The second thing to note about the letter from the lawyers is its arrogant tone. Besides copying the Ethics Committee and thus implying that the Judiciary Committee had done something wrong, the lawyers went on to characterize the publication of the names as “leaks,” and to ascribe a base motive for the action, asserting that “these leaks are unauthorized and unethical,” and that they were made to “please the editorial pages of the Wall Street Journal”; that paper is quite familiar to Glenn Simpson, founder of Fusion GPS, who once worked as a reporter there, and presumably bears it a grudge. Mr. Foy replied that “official releases of information by the chairman of the Judiciary Committee about its work are, by definition, not leaks.” The haughtiness of the lawyers seems to betray a belief on their part that their client is untouchable; only a little while ago Fusion had Crooked and the DNC as clients (though the relationship was disguised by funneling payments through the law firm Perkins Coie), and the garbage which the firm procured from former British intelligence operative Christopher Steele was used by corrupt officials in the FBI and DOJ to deceive Foreign Intelligence Surveillance Court judges into granting requests to surveil private citizen Carter Page; even now Democrats in Congress and their allies in the MSM are fighting to keep the public from learning about the weaponization of government agencies against Donald Trump both before and after his election, a circumstance which might encourage Mr. Simpson to be recalcitrant; just as the FBI and the DOJ wanted names redacted from the Nunes memo, Simpson seems to believe that no one working for his firm should have to come clean about his actions during the 2016 campaign and since.
It is conceivable that the lawyers for Fusion, in their haste to criticize the Judiciary Committee, failed to appreciate that the documents the latter released do not associate any of the persons named with the firm; as things now stand, if something untoward were to happen to any of them, the lawyers would share in the liability. Mr. Foy surmised that they were trying to divert attention from the circumstance that Fusion has not complied with a document request made last year by Chairman Grassley and Sen. Dianne Feinstein (D-CA), the ranking minority member. It seems likelier that they were trying instead to create a climate in which it would be uncomfortable for Sen. Grassley and the Judiciary Committee to look very far into the activities of Fusion employees, or ever to follow up with them directly, in which case it is quite possible that they were conscious of the fact that they were themselves revealing what they were accusing Sen. Grassley of having revealed. This strategy is suggested by the six letters dated 25 Jan. 2018, all signed by Sen. Grassley and Sen. Lindsey Graham, which precipitated the letter from the lawyers for Fusion to the Committee; the senators had asked former officials of Hillary for America (John Podesta, Chairman; Robby Mook, Campaign Manager; Joel Benenson, Chief Strategist), and both the former (Debbie Wasserman Schultz, Donna Brazile) and the current (Thomas Perez) Chairs of the DNC, for “all communications to, from, copying, or relating to” the individuals named, some of whom, as we now know, thanks to the lawyers for the firm, are employees of Fusion.

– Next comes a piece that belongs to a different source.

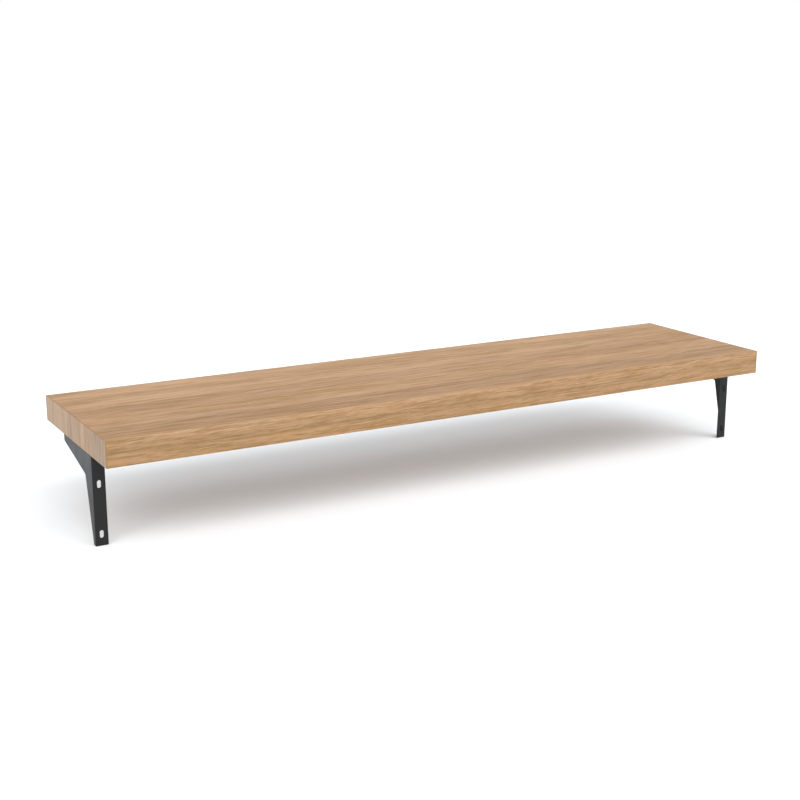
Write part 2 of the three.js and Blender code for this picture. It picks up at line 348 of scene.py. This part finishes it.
def zinc_plate():
    """Bright zinc, a little cloudy and scuffed."""
    g = Graph("zinc_plate")
    cloud = g.noise([2.5 * MM] * 3, 21, detail=3)
    scuff = g.noise([0.5 * MM] * 3, 22, detail=2)
    colour = g.ramp(cloud, [(0.3, (176, 180, 186)), (0.7, (198, 199, 198))])
    g.surface(Base_Color=colour, Metallic=1.0, Roughness=g.spread(scuff, 0.24, 0.42))
    g.bump(scuff, 0.01 * MM, 0.4)
    return g.material


def softwood():
    """Sawn rail wood, inside the board."""
    g = Graph("softwood")
    ring = g.noise(grain_size(0.5, 0.004, 0), 31, detail=3)
    fibre = g.noise(grain_size(0.03, 0.0006, 0), 32, detail=2)
    colour = g.ramp(ring, [(0.35, (186, 147, 98)), (0.5, (222, 193, 148)), (0.7, (232, 208, 168))])
    colour = g.scaled(colour, g.spread(fibre, 0.92, 1.06))
    g.surface(Base_Color=colour, Roughness=g.spread(fibre, 0.75, 0.9))
    g.bump(fibre, 0.15 * MM, 0.6)
    return g.material


def kraft_paper():
    """Unbleached paper, inside the board."""
    g = Graph("kraft_paper")
    fibre = g.noise([0.7 * MM] * 3, 41, detail=4, roughness=0.7)
    cloud = g.noise([25 * MM] * 3, 42, detail=2)
    colour = g.ramp(cloud, [(0.3, (158, 122, 84)), (0.7, (178, 143, 103))])
    colour = g.scaled(colour, g.spread(fibre, 0.9, 1.08))
    g.surface(Base_Color=colour, Roughness=g.spread(fibre, 0.85, 0.98))
    g.bump(fibre, 0.05 * MM, 0.5)
    return g.material


# Colours across the grain: of the face from rear to front, of the long bands from bottom to top and
# of the end bands from rear to front
FACE_BANDS = [
    (0.00, (192, 150, 108)),
    (0.05, (178, 140, 104)),
    (0.19, (177, 140, 105)),
    (0.24, (190, 152, 115)),
    (0.42, (191, 150, 112)),
    (0.50, (183, 145, 112)),
    (0.58, (188, 150, 115)),
    (0.70, (196, 158, 123)),
    (0.79, (189, 152, 116)),
    (0.88, (196, 156, 120)),
    (1.00, (198, 160, 126)),
]
LONG_BANDS = [
    (0.00, (186, 147, 108)),
    (0.30, (187, 150, 111)),
    (0.48, (180, 144, 108)),
    (0.66, (189, 152, 115)),
    (0.88, (199, 160, 125)),
    (1.00, (197, 159, 123)),
]
END_BANDS = [
    (0.00, (175, 150, 129)),
    (0.14, (172, 147, 127)),
    (0.36, (188, 157, 134)),
    (0.52, (178, 151, 131)),
    (0.75, (190, 161, 140)),
    (1.00, (186, 159, 137)),
]

# The streaks' length, width, slant and depth
FACE_GRAIN = [
    (0.5, 0.03, 0.0, 0.12),
    (0.25, 0.012, 0.0, 0.12),
    (0.15, 0.007, 0.0, 0.2),
    (0.035, 0.005, -0.1, 0.16),
    (0.07, 0.0014, 0.0, 0.35),
]
LONG_GRAIN = [
    (0.5, 0.007, 0.0, 0.16),
    (0.2, 0.003, 0.0, 0.22),
    (0.08, 0.0016, 0.0, 0.4),
    (0.02, 0.0018, -0.06, 0.3),
]
END_GRAIN = [
    (0.2, 0.012, 0.0, 0.12),
    (0.12, 0.005, 0.0, 0.25),
    (0.05, 0.002, 0.0, 0.2),
]

OAK_FACE = oak("oak_face", grain_axis=0, across_axis=1, bands=FACE_BANDS, light=1.365,
               sway=5 * MM, streaks=FACE_GRAIN, vein_width=0.02, seed=1, curl=True)
OAK_LONG = oak("oak_long_band", grain_axis=0, across_axis=2, bands=LONG_BANDS, light=1.485,
               sway=3 * MM, streaks=LONG_GRAIN, vein_width=0.008, seed=13)
OAK_END = oak("oak_end_band", grain_axis=2, across_axis=1, bands=END_BANDS, light=1.11,
              sway=2 * MM, streaks=END_GRAIN, vein_width=0.012, seed=27, dark_rim=True)
POWDER_COAT = powder_coat()
ZINC = zinc_plate()
SOFTWOOD = softwood()
KRAFT = kraft_paper()


# ---------------------------------------------------------------- pieces

def piece(name, bm, material):
    """A finished piece that stands in for the CAD node it is named after."""
    mesh = bpy.data.meshes.new(name + "_visible")
    bm.normal_update()
    bm.to_mesh(mesh)
    bm.free()
    mesh.materials.append(material)
    mesh.shade_smooth()
    mesh.set_sharp_from_angle(angle=SMOOTH_BELOW)
    obj = bpy.data.objects.new(name + "_visible", mesh)
    bpy.context.scene.collection.objects.link(obj)
    normals = obj.modifiers.new("even_normals", "WEIGHTED_NORMAL")
    normals.keep_sharp = True
    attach(obj, "root")
    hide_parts(name)
    return obj


def block(low, high):
    bm = bmesh.new()
    bmesh.ops.create_cube(bm, size=1.0)
    bm.transform(Matrix.Translation((low + high) / 2) @ Matrix.Diagonal((*(high - low), 1.0)))
    return bm


def ease(bm, edges, radius, segments):
    bmesh.ops.bevel(bm, geom=edges, offset=radius, offset_type="OFFSET", segments=segments,
                    profile=0.5, affect="EDGES", clamp_overlap=True)


def right_angles(bm):
    return [edge for edge in bm.edges if edge.calc_face_angle(0.0) > RIGHT_ANGLE_ABOVE]


def board_sheet(name, outer_sides, material):
    """A skin or band. Edges between two outer sides of the board are rounded, the rest crisp."""
    low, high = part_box(name)
    bm = block(low, high)
    rounded = [edge for edge in bm.edges if lies_between(edge, outer_sides, low, high)]
    if rounded:
        ease(bm, rounded, BAND_EDGE, BAND_EDGE_SEGMENTS)
    ease(bm, right_angles(bm), SHARP_EDGE, SHARP_EDGE_SEGMENTS)
    piece(name, bm, material)


def lies_between(edge, outer_sides, low, high):
    """True if the edge lies on two of the outer sides. A side is (axis, True for the high side)."""
    on_sides = 0
    for axis, is_high in outer_sides:
        level = high[axis] if is_high else low[axis]
        if all(abs(vertex.co[axis] - level) < WELD_DISTANCE for vertex in edge.verts):
            on_sides += 1
    return on_sides >= 2


def eased_copy(name, material, radius):
    """The CAD node's own shape, with its sharp edges eased."""
    bm = bmesh.new()
    bm.from_mesh(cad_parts[name].data)
    bmesh.ops.remove_doubles(bm, verts=bm.verts, dist=WELD_DISTANCE)
    bmesh.ops.dissolve_limit(bm, angle_limit=FLAT_BELOW, verts=bm.verts, edges=bm.edges)
    obj = piece(name, bm, material)
    rim = obj.modifiers.new("eased_edges", "BEVEL")
    rim.width = radius
    rim.segments = EDGE_SEGMENTS
    rim.limit_method = "ANGLE"
    rim.angle_limit = EASE_ABOVE
    rim.miter_outer = "MITER_ARC"
    obj.modifiers.move(1, 0)  # ahead of the normals


# The board's sides, as (axis, True for the high side)
TOP, BOTTOM = (2, True), (2, False)
FRONT, REAR = (1, True), (1, False)
RIGHT, LEFT = (0, True), (0, False)

board_sheet("top_skin", [], OAK_FACE)
eased_copy("bottom_skin", OAK_FACE, SHARP_EDGE)  # keeps its screw holes
board_sheet("front_edge_band", [TOP, BOTTOM, FRONT], OAK_LONG)
board_sheet("rear_edge_band", [TOP, BOTTOM, REAR], OAK_LONG)
for side, outer in (("left", LEFT), ("right", RIGHT)):
    board_sheet(f"{side}_end_edge_band", [TOP, BOTTOM, FRONT, REAR, outer], OAK_END)
    eased_copy(f"{side}_bracket", POWDER_COAT, SHEET_EDGE)
    eased_copy(f"{side}_inner_screw", ZINC, SCREW_EDGE)
    eased_copy(f"{side}_outer_screw", ZINC, SCREW_EDGE)


# The pieces whose CAD shape already serves keep it, and take a finish
def finish_node(name, material):
    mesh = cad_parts[name].data
    mesh.materials.clear()
    mesh.materials.append(material)


for name in ("front_rail", "rear_rail", "centre_rail", "left_end_rail", "right_end_rail"):
    finish_node(name, SOFTWOOD)
for side in ("left", "right"):
    finish_node(f"{side}_honeycomb_core", KRAFT)


# ---------------------------------------------------------------- floor, light and camera

def floor():
    """A plain white floor under the feet of the brackets."""
    bm = bmesh.new()
    bmesh.ops.create_grid(bm, x_segments=1, y_segments=1, size=FLOOR_HALF_SIZE)
    mesh = bpy.data.meshes.new("floor")
    bm.to_mesh(mesh)
    bm.free()
    g = Graph("floor_white")
    mottle = g.noise([0.4] * 3, 51, detail=2)
    g.surface(Base_Color=g.ramp(mottle, FLOOR_TINTS), Roughness=0.9, Specular_IOR_Level=0.0)
    mesh.materials.append(g.material)
    obj = bpy.data.objects.new("floor", mesh)
    obj.location.z = CAD_LOW.z
    bpy.context.scene.collection.objects.link(obj)


def daylight():
    """An even white sky."""
    world = bpy.data.worlds.new("studio")
    world.use_nodes = True
    background = world.node_tree.nodes["Background"]
    background.inputs["Color"].default_value = (1.0, 1.0, 1.0, 1.0)
    background.inputs["Strength"].default_value = 1.0
    bpy.context.scene.world = world


def key_light():
    """One broad soft light, high on the wall side and wide along the shelf, made of three."""
    for place, direction in KEY_DIRECTIONS.items():
        light = bpy.data.lights.new(f"key_{place}", "SUN")
        light.energy = KEY_ENERGY
        light.angle = KEY_ANGLE
        obj = bpy.data.objects.new(f"key_{place}", light)
        obj.rotation_euler = Vector(direction).to_track_quat("Z", "Y").to_euler()
        bpy.context.scene.collection.objects.link(obj)


def camera():
    data = bpy.data.cameras.new("camera")
    data.lens = CAMERA_LENS
    data.sensor_width = CAMERA_SENSOR
    obj = bpy.data.objects.new("camera", data)
    obj.location = CAMERA_PLACE
    obj.rotation_euler = (math.pi / 2 - CAMERA_TILT, 0.0, -CAMERA_HEADING)
    bpy.context.scene.collection.objects.link(obj)
    bpy.context.scene.camera = obj


floor()
daylight()
key_light()
camera()
bpy.context.scene.view_settings.view_transform = "Standard"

If in fact the lawyers for Fusion with their letter were hoping to prevent the Committee from ever interviewing or seeking testimony from employees of Fusion, we may ask why. Two reasons Mr. Simpson would want to keep his employees from talking to the Committee immediately spring to mind. Firstly, even low-level employees, who might not have knowingly committed any criminal act, could provide information about such things as the circular reporting revealed by the Nunes memo, i.e., the process whereby content from the Steele dossier was fed to reporters, so that media accounts of topics covered by the dossier might seem to corroborate the dossier to someone ignorant of the circumstance that the media treatments are drawn from the dossier rather than being independent of it; as long as the Fusion employees did not know that the media reports were being used to deceive FISA judges, they would not be criminally liable for their actions, whereas Mr. Simpson himself would be, if he did know. Secondly, Mr. Simpson has testified at length before Congressional Committees, and it is possible that various statements about the activities of Fusion made by him, under oath, would be contradicted by his employees, thus exposing him to a perjury charge.

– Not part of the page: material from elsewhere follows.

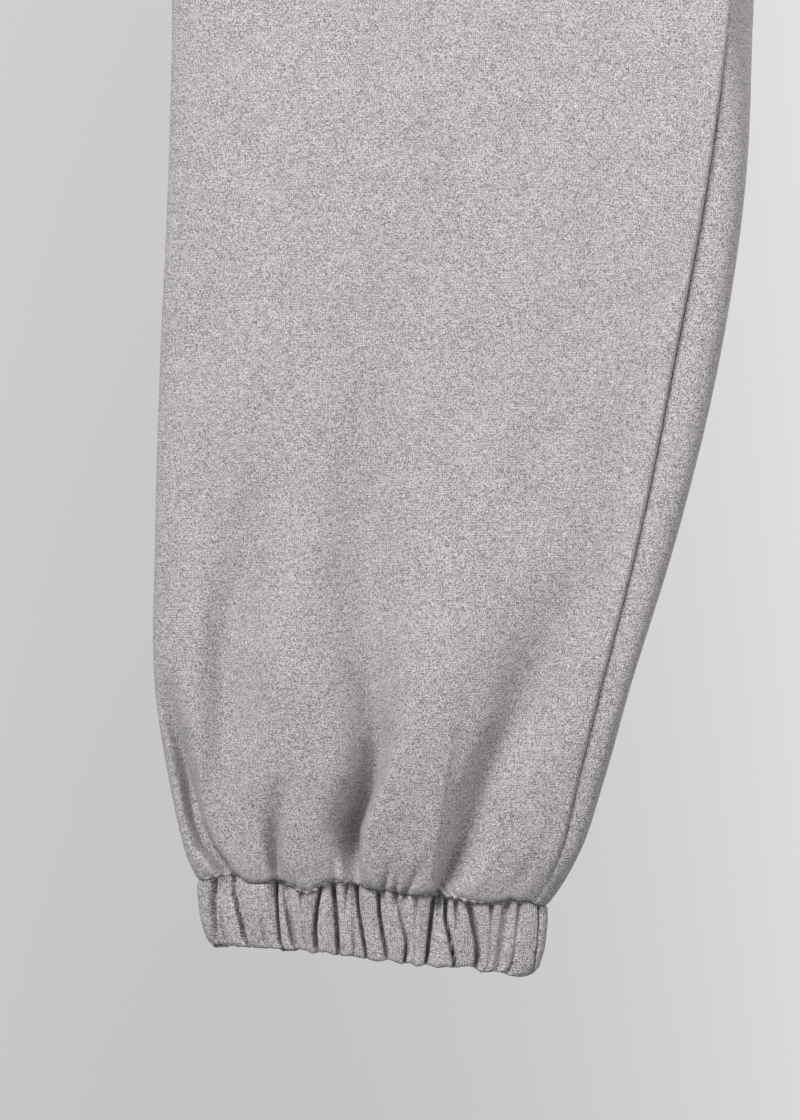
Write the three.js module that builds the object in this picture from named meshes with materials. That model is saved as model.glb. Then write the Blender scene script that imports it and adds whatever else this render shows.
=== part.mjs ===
// Jogger sweatpants in heavy heather-grey knit, hanging open from the waistband.
// Millimetres, +Z up. The wearer's front faces -Y and the wearer's right leg is at -X.
// The origin is the centre of the waistband's top edge.

import * as THREE from 'three';

// Cloth and seams
const WALL = 1.6;
const SEAM_GAP = 0.3;
const HALF_GAP = SEAM_GAP / 2;

// Heights, from the waistband's top edge down
const WAISTBAND_HEIGHT = 45;
const WAIST_SEAM_Z = -WAISTBAND_HEIGHT;
const RISE_CURVE_TOP_Z = -230;
const CROTCH_Z = -310;
const CUFF_SEAM_Z = -984.6;
const CUFF_HEIGHT = 26.6;

// The arch between the legs, just under the crotch
const ARCH_HEIGHT = 14;
// The inner leg seam comes forward from the crotch over this drop
const SEAM_FORWARD_DROP = 190;

// The shape of a leg's section at its outer and inner ends: 2 is an ellipse, more is squarer.
// Closing the inner end takes this share of the section's depth.
const OUTER_END_POWER = 2.4;
const FRONT_INNER_END = { power: 4.5, depthLoss: 0.07 };
const BACK_INNER_END = { power: 2.6, depthLoss: 0.145 };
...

Sen. Grassley, seeing the ruse of the lawyers for what it is, will keep from being manipulated into going “easy” on the Fusion employees by failing to call them to testify.
Since the letter sent by Sens. Grassley and Graham to the six recipients in late January references the Washington Post story from October 2017 revealing that Hillary for America and the DNC ultimately paid for the Steele dossier, and since it characterizes the dossier as “a series of memos relying largely on Russian government sources to make allegations against Donald Trump and his associates,” Sen. Grassley clearly realizes that the only 2016 presidential candidate whose collusion with Russians, and indeed with the government of Vladimir Putin, is an established fact is none other than Crooked Hillary Clinton. As happens otherwise, to discover what offense the Democrats have committed it is only necessary to learn what offense they are imputing to the Republicans; in their case, however, in addition to actual collusion with the Russians, which technically might not be a crime, they have committed many actual crimes by abusing government powers to frame Donald Trump for the collusion of which they alone are guilty.